BEGIN Source data

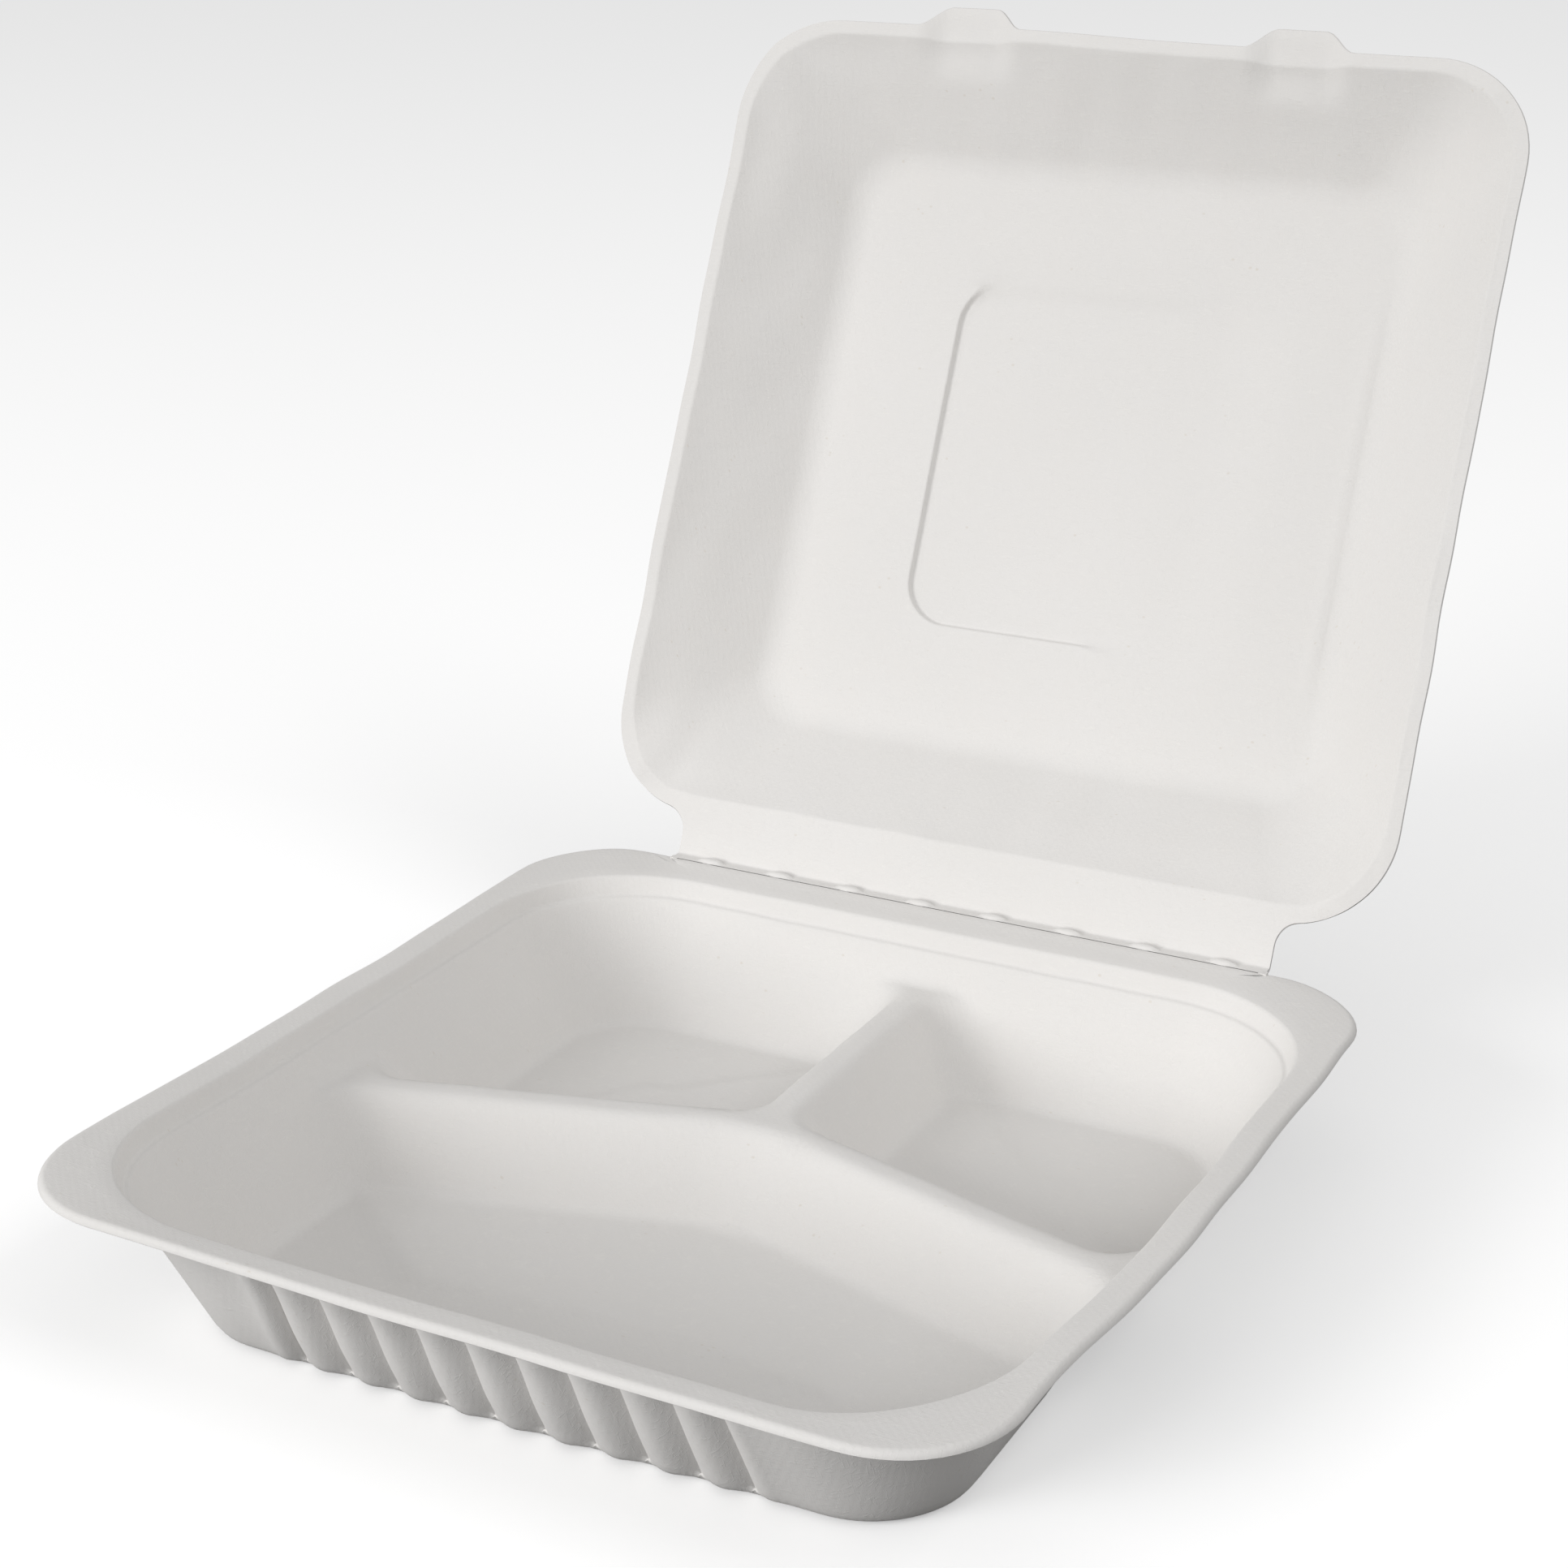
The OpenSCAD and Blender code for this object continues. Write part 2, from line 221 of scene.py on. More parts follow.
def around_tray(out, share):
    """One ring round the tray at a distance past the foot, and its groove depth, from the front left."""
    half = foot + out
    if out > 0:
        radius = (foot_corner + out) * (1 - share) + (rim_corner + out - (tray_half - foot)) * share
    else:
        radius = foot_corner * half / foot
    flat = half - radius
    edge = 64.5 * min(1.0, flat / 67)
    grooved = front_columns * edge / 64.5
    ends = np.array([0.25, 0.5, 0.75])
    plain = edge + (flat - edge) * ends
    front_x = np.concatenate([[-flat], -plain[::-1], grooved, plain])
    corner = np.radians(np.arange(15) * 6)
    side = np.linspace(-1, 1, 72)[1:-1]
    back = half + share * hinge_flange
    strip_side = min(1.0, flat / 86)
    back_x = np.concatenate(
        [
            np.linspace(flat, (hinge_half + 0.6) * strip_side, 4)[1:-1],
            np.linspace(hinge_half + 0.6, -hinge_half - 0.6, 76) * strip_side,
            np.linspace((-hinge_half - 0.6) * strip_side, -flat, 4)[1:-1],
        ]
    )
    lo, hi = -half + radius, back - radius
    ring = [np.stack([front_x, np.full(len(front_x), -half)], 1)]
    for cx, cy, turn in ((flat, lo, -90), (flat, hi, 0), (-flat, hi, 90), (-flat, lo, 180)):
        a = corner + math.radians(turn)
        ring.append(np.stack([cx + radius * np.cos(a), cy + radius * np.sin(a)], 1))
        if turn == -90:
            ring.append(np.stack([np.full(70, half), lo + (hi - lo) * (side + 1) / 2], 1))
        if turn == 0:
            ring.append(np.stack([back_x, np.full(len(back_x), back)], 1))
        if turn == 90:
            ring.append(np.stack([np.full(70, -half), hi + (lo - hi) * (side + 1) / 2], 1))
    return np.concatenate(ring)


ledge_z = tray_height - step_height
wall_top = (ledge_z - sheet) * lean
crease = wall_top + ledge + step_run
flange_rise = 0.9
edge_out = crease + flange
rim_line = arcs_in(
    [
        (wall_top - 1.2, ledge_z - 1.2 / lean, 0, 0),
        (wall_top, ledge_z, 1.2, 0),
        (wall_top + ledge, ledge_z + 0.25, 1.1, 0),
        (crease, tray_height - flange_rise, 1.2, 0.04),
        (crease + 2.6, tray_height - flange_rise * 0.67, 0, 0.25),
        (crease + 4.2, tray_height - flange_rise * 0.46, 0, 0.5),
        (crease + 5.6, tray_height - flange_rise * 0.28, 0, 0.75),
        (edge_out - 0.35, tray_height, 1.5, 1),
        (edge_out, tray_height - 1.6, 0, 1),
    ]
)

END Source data

Exercise objective
Hand back the material above in full, exactly as written.

Response
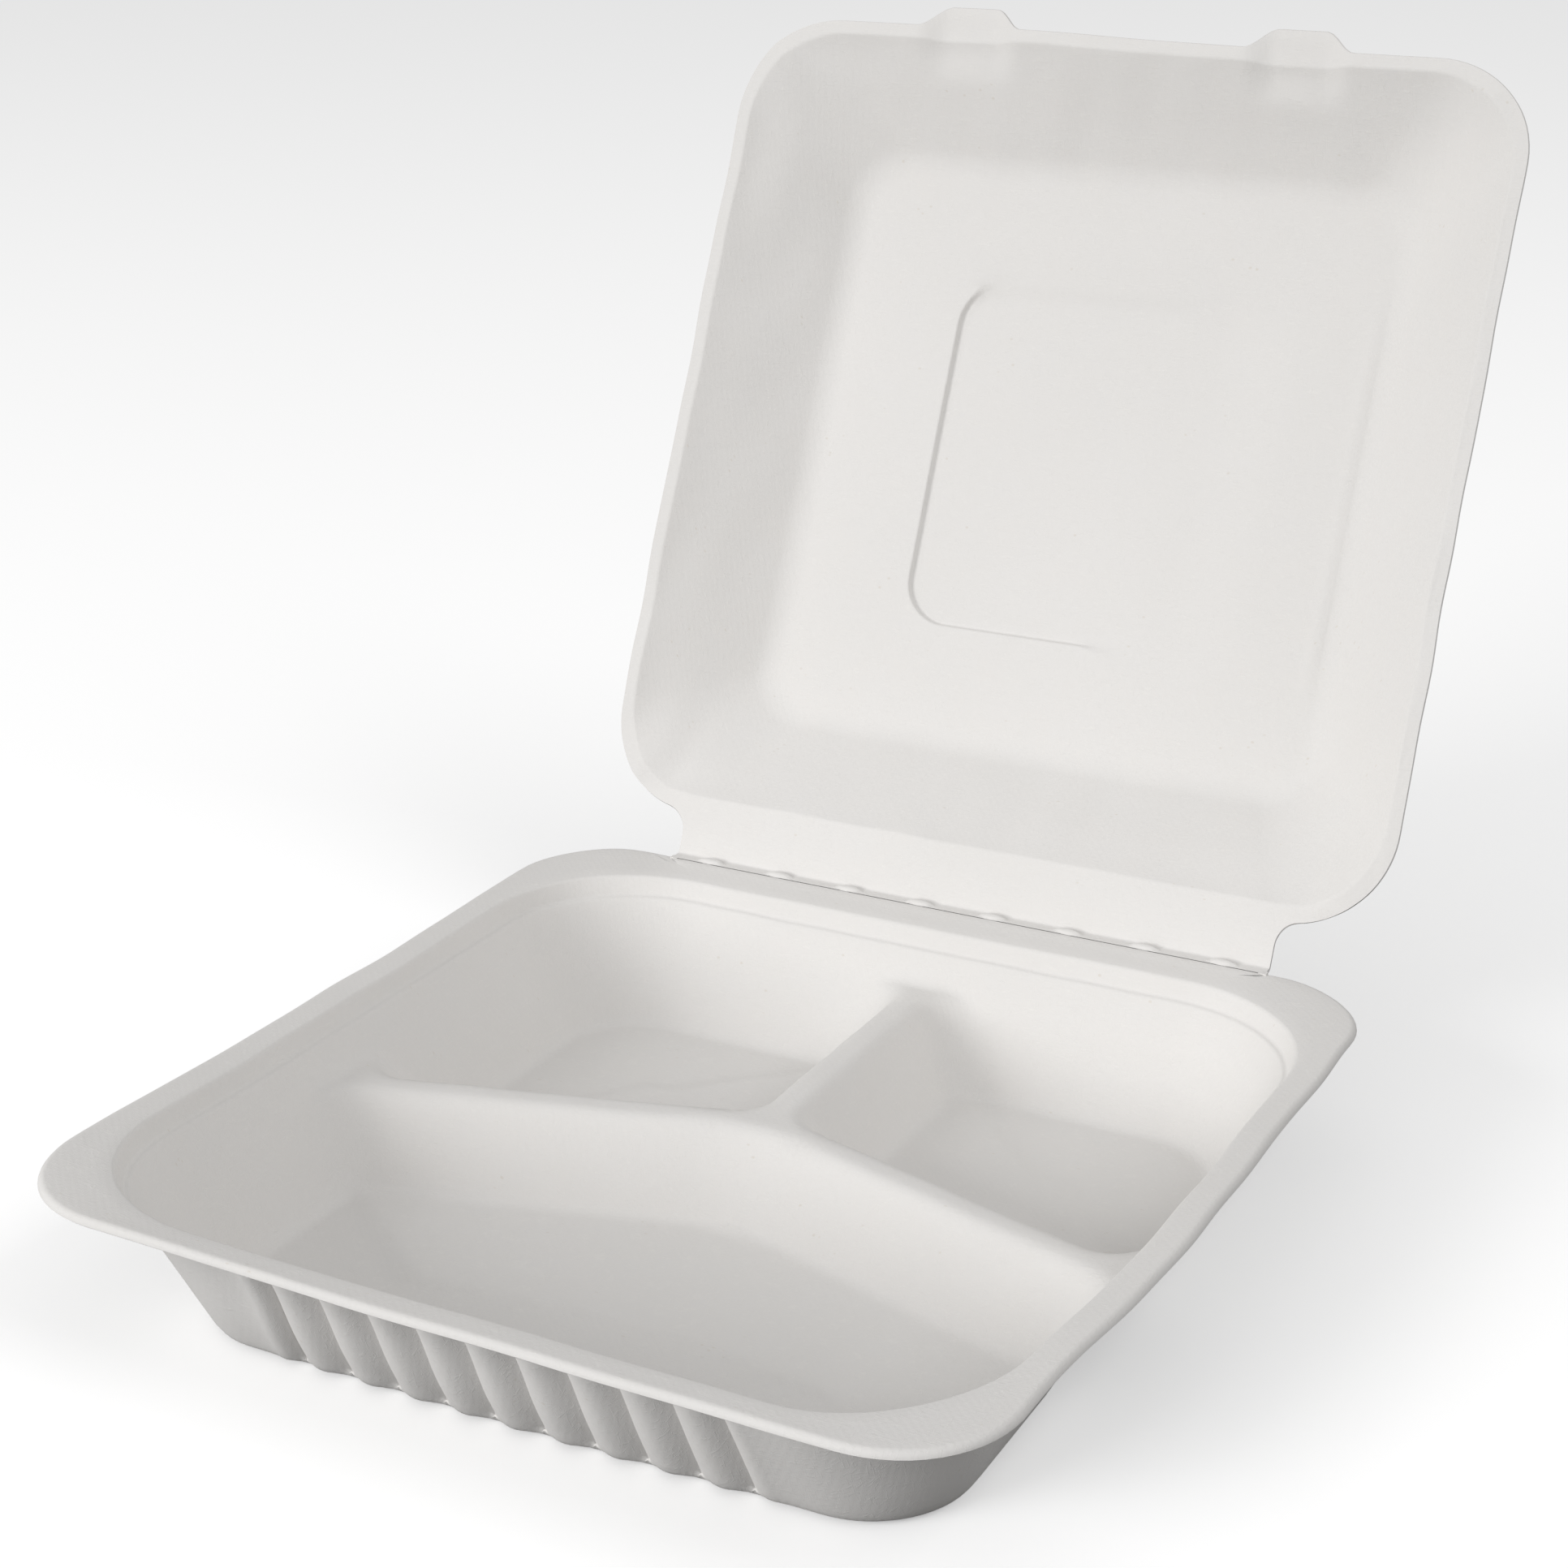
The OpenSCAD and Blender code for this object continues. Write part 2, from line 221 of scene.py on. More parts follow.
def around_tray(out, share):
    """One ring round the tray at a distance past the foot, and its groove depth, from the front left."""
    half = foot + out
    if out > 0:
        radius = (foot_corner + out) * (1 - share) + (rim_corner + out - (tray_half - foot)) * share
    else:
        radius = foot_corner * half / foot
    flat = half - radius
    edge = 64.5 * min(1.0, flat / 67)
    grooved = front_columns * edge / 64.5
    ends = np.array([0.25, 0.5, 0.75])
    plain = edge + (flat - edge) * ends
    front_x = np.concatenate([[-flat], -plain[::-1], grooved, plain])
    corner = np.radians(np.arange(15) * 6)
    side = np.linspace(-1, 1, 72)[1:-1]
    back = half + share * hinge_flange
    strip_side = min(1.0, flat / 86)
    back_x = np.concatenate(
        [
            np.linspace(flat, (hinge_half + 0.6) * strip_side, 4)[1:-1],
            np.linspace(hinge_half + 0.6, -hinge_half - 0.6, 76) * strip_side,
            np.linspace((-hinge_half - 0.6) * strip_side, -flat, 4)[1:-1],
        ]
    )
    lo, hi = -half + radius, back - radius
    ring = [np.stack([front_x, np.full(len(front_x), -half)], 1)]
    for cx, cy, turn in ((flat, lo, -90), (flat, hi, 0), (-flat, hi, 90), (-flat, lo, 180)):
        a = corner + math.radians(turn)
        ring.append(np.stack([cx + radius * np.cos(a), cy + radius * np.sin(a)], 1))
        if turn == -90:
            ring.append(np.stack([np.full(70, half), lo + (hi - lo) * (side + 1) / 2], 1))
        if turn == 0:
            ring.append(np.stack([back_x, np.full(len(back_x), back)], 1))
        if turn == 90:
            ring.append(np.stack([np.full(70, -half), hi + (lo - hi) * (side + 1) / 2], 1))
    return np.concatenate(ring)


ledge_z = tray_height - step_height
wall_top = (ledge_z - sheet) * lean
crease = wall_top + ledge + step_run
flange_rise = 0.9
edge_out = crease + flange
rim_line = arcs_in(
    [
        (wall_top - 1.2, ledge_z - 1.2 / lean, 0, 0),
        (wall_top, ledge_z, 1.2, 0),
        (wall_top + ledge, ledge_z + 0.25, 1.1, 0),
        (crease, tray_height - flange_rise, 1.2, 0.04),
        (crease + 2.6, tray_height - flange_rise * 0.67, 0, 0.25),
        (crease + 4.2, tray_height - flange_rise * 0.46, 0, 0.5),
        (crease + 5.6, tray_height - flange_rise * 0.28, 0, 0.75),
        (edge_out - 0.35, tray_height, 1.5, 1),
        (edge_out, tray_height - 1.6, 0, 1),
    ]
)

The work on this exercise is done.